Ideologies are inherently reactionary. They are reactionary in the sense that they are built on the foundation concerned with the anxieties of an upcoming historical shift. Whether these shifts are in technology, education, labor industry, human infrastructure, sustainability efforts, or politics, the waves of change are almost always divided along ideological lines promoted as eternal truths. Radical progressivism understands that one cannot stop history but can only make calculations of the future in order to determine the tasks towards progress that must be fulfilled in the present. This also goes with the understanding, of course, that sometimes the aim to change the future for the better may have inadvertent consequences.
If philanthropy means a love of people, perhaps we can recalibrate the way we think of global civics.

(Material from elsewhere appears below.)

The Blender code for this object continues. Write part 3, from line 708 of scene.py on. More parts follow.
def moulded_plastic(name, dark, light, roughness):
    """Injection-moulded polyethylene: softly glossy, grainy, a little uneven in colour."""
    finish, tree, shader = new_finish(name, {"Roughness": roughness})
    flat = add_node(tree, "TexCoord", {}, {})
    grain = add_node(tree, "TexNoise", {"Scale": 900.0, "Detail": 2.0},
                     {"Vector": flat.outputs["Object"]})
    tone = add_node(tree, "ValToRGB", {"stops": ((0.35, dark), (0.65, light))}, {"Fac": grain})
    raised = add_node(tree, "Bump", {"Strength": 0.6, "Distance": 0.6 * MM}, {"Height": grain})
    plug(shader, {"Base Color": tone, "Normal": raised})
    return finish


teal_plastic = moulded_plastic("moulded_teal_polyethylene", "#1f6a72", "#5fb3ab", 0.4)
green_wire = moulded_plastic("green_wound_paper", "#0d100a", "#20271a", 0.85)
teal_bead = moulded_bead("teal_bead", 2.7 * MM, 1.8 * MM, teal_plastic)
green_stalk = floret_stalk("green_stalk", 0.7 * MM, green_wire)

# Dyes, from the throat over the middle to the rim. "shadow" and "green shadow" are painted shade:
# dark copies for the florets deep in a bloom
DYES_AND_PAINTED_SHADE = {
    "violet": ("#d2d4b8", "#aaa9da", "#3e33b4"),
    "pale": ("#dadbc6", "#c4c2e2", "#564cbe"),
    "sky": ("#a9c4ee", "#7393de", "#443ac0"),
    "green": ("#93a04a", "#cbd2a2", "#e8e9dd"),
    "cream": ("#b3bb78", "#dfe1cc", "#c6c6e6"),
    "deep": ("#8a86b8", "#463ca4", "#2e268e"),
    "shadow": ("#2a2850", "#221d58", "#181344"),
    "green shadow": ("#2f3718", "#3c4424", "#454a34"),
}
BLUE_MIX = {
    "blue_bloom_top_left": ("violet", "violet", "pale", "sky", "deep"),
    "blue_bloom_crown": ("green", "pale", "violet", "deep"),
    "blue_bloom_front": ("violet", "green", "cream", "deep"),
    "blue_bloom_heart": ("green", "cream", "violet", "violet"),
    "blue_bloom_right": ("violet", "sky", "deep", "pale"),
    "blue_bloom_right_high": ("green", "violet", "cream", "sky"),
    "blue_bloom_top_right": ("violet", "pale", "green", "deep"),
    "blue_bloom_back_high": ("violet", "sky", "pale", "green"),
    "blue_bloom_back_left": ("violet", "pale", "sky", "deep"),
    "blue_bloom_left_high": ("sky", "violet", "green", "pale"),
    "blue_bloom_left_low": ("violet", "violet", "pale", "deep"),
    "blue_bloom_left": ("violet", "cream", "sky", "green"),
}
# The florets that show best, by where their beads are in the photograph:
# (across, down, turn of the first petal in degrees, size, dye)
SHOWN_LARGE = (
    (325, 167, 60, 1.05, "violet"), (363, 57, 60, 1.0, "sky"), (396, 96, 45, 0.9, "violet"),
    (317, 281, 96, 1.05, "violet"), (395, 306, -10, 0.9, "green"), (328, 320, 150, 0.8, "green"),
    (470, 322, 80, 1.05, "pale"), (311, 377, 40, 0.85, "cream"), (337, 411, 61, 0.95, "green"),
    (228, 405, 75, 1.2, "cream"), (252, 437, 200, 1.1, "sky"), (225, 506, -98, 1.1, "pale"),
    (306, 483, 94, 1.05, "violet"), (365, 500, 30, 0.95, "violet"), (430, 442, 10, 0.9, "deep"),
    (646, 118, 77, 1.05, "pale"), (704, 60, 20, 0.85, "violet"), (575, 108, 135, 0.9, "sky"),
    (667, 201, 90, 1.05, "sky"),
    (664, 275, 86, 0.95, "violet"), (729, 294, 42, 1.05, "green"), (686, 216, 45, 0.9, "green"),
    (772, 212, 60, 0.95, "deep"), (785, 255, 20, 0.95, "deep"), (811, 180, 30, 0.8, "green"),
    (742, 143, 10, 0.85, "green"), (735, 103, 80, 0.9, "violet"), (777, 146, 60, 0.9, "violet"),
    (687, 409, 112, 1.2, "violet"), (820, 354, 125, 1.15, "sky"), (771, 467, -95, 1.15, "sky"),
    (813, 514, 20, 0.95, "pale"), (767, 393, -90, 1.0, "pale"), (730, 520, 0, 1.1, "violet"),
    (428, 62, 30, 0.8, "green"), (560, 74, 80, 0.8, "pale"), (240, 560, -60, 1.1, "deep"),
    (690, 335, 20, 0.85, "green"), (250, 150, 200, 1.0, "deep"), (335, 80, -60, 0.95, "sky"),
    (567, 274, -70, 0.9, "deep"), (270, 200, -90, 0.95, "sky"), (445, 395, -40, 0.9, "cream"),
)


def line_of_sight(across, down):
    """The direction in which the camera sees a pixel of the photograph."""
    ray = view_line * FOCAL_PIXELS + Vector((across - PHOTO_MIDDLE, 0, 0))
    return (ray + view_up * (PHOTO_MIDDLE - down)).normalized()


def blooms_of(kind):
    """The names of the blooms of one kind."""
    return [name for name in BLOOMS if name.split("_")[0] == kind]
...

The hope is that we can push the narrative on philanthropy to be more inclusive, and more open to creative methods of social uplift. In a world full of possibilities, perhaps we can make space for narratives that demonstrate empowerment, love, and equality in a way that is truly radical and universalizable. And I think this starts from the heart with an understanding that small changes to our ways of seeing the world water the plants of human flourishing.
And one simply cannot flourish without the joys of food and sugar.
Sugar makes the world go round, after all.